Critical reception was generally positive, with reviewers often noting Dion's vocal performance and the album's mix of contemporary pop and ballads. The Colour of My Love became a major commercial success, topping the charts in Canada, Australia, the United Kingdom, and several other European territories, and reaching number four on the Billboard 200 in the United States. With worldwide sales exceeding 20 million copies, the album ranks among the best‑selling albums of all time. It has sold over six million units in the United States, more than 1.8 million in the United Kingdom, 1.5 million in Canada, and upwards of one million in Japan.

The album generated several internationally successful singles. "The Power of Love" became Dion's first number‑one hit in the United States, while "Think Twice" topped the UK Singles Chart for five consecutive weeks and became one of the decade's best‑selling singles in the region. "To Love You More", included on the 1995 Japanese reissue of the album, reached number one in Japan and became one of Dion's most successful singles in the country. Each of these tracks sold more than one million copies in their respective markets.

The Colour of My Love earned Dion multiple awards and industry distinctions. At the Juno Awards of 1995, it won both Album of the Year and Best Selling Album (Foreign or Domestic). It also received the IRMA Award for Best International Female Artist Album. "Think Twice" received the Ivor Novello Award for Best Song Musically and Lyrically, while "To Love You More" won the International Single Grand Prix at the Japan Gold Disc Award. Dion's duet "When I Fall in Love" earned the Grammy Award for Best Instrumental Arrangement Accompanying Vocal(s) and was nominated for the Grammy Award for Best Pop Performance by a Duo or Group with Vocals in 1994. "The Power of Love" was nominated for Grammy Award for Best Female Pop Vocal Performance in 1995.

== Background and release ==
Following the release of her first two English‑language studio albums, Unison (1990) and Celine Dion (1992), and after recording the Academy Award‑ and Grammy Award‑winning duet "Beauty and the Beast", Dion began work on her third English‑language album, The Colour of My Love.
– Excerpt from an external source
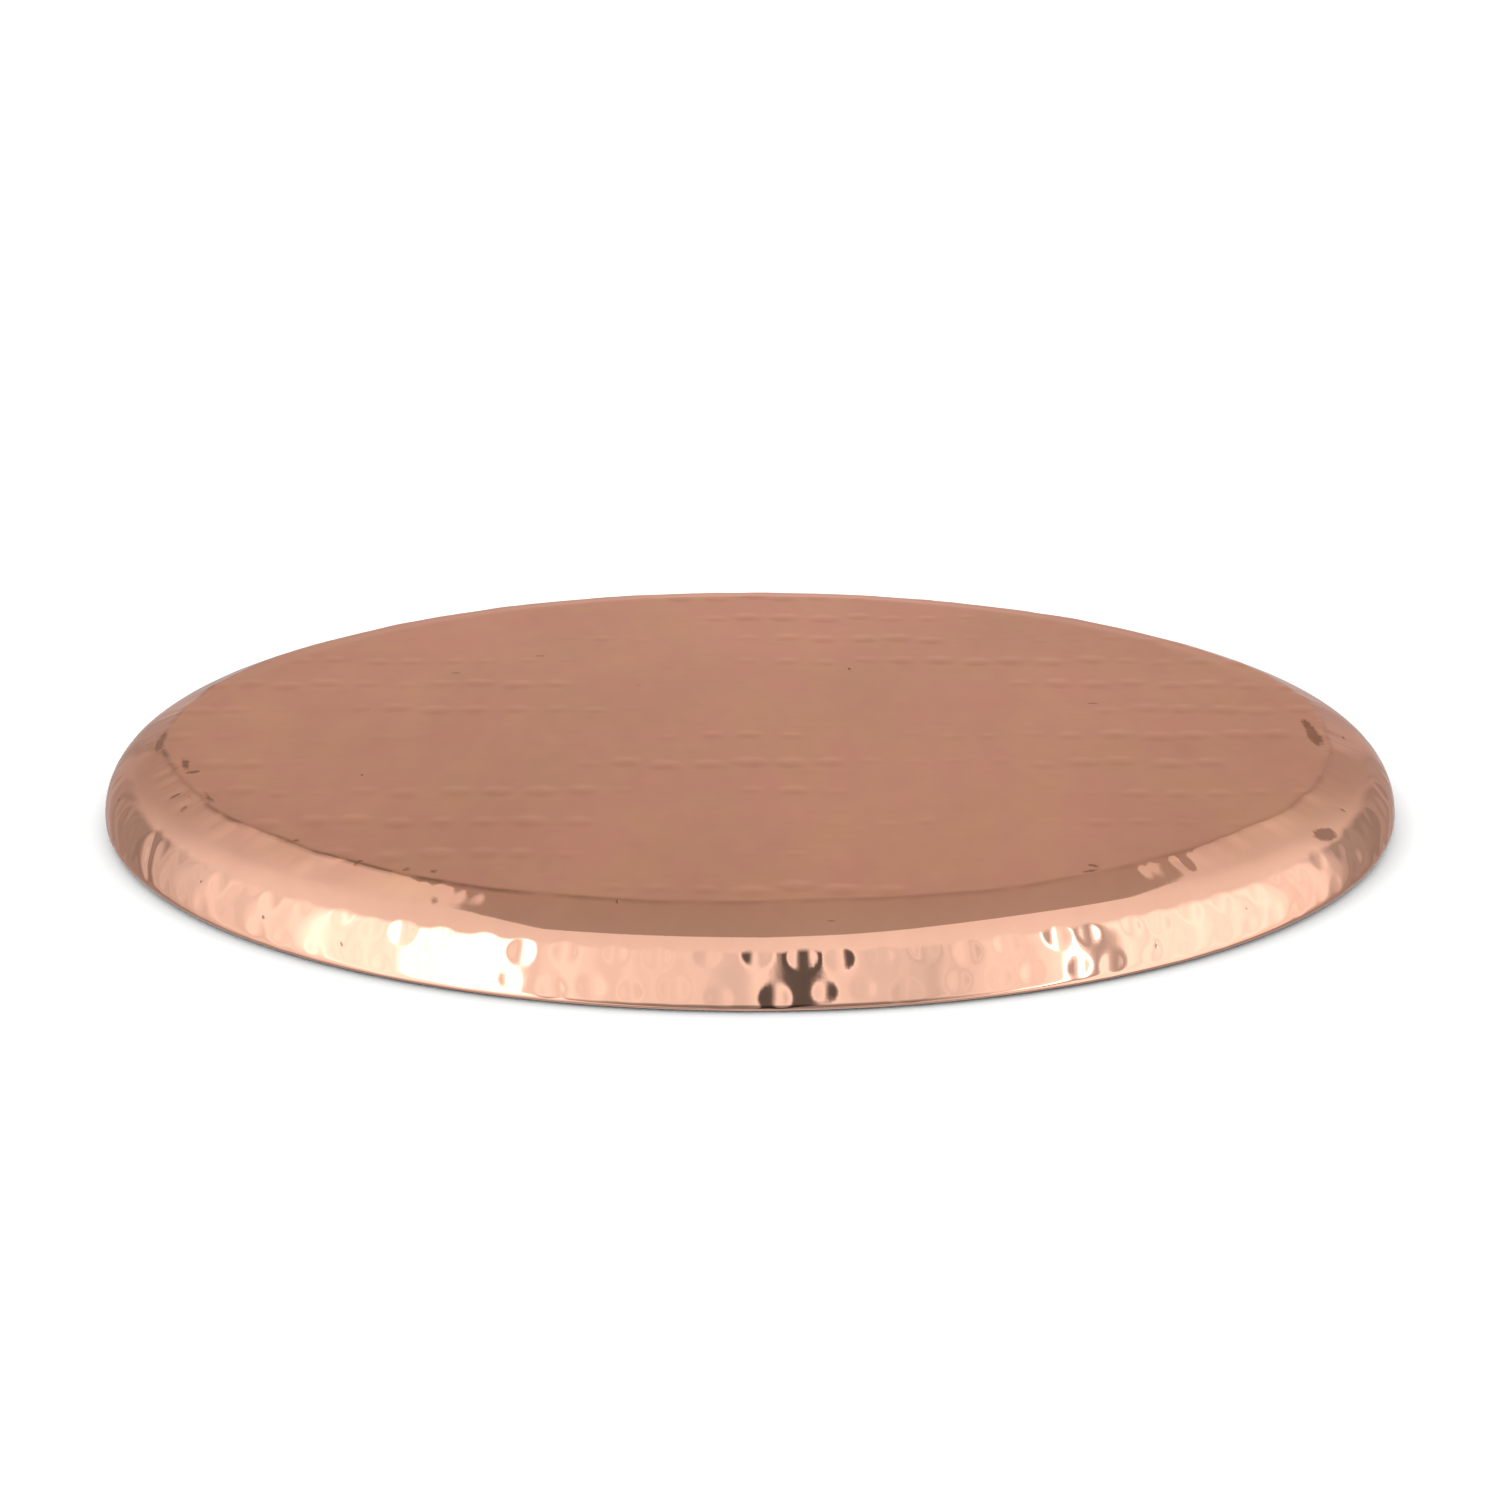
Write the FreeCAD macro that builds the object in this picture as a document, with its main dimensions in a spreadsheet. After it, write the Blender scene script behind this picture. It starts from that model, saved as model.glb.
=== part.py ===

By this point, she had already achieved three top‑10 entries on the Billboard Hot 100—"Where Does My Heart Beat Now", "Beauty and the Beast", and "If You Asked Me To"—which helped establish her presence in the North American pop market.

The Colour of My Love was recorded in Los Angeles and mastered in New York City from June to September 1993. In September 1993, Dion performed two concerts at the Capitole de Québec in Quebec City, Canada, recorded for later television broadcast. The shows introduced several previously unheard songs from the forthcoming album, including "Refuse to Dance", "Everybody's Talkin' My Baby Down", "The Colour of My Love", "The Power of Love", "Misled", "Think Twice", and "Only One Road". The performance was later released as the home video The Colour of My Love Concert in 1995.

The Colour of My Love was issued in North America in November 1993, followed by releases in Japan in December 1993, Europe in February 1994, and Australia in March 1994.

The album's liner notes marked the first time Dion publicly acknowledged her romantic relationship with her manager, René Angélil. During the album's launch event at Montreal's Metropolis, she announced that the couple were engaged to be married.

== Content ==
The Colour of My Love was issued with 14 tracks in the United States and 15 in most international markets, where it included the additional song "Just Walk Away". The album's production was led primarily by David Foster, Ric Wake, Guy Roche, Walter Afanasieff, and Christopher Neil, resulting in a polished mix of adult contemporary ballads and mainstream pop. Songwriter Diane Warren contributed four compositions—"Next Plane Out", "Real Emotion", "No Living Without Loving You", and "Lovin' Proof"—which added to the album's focus on melody‑driven material.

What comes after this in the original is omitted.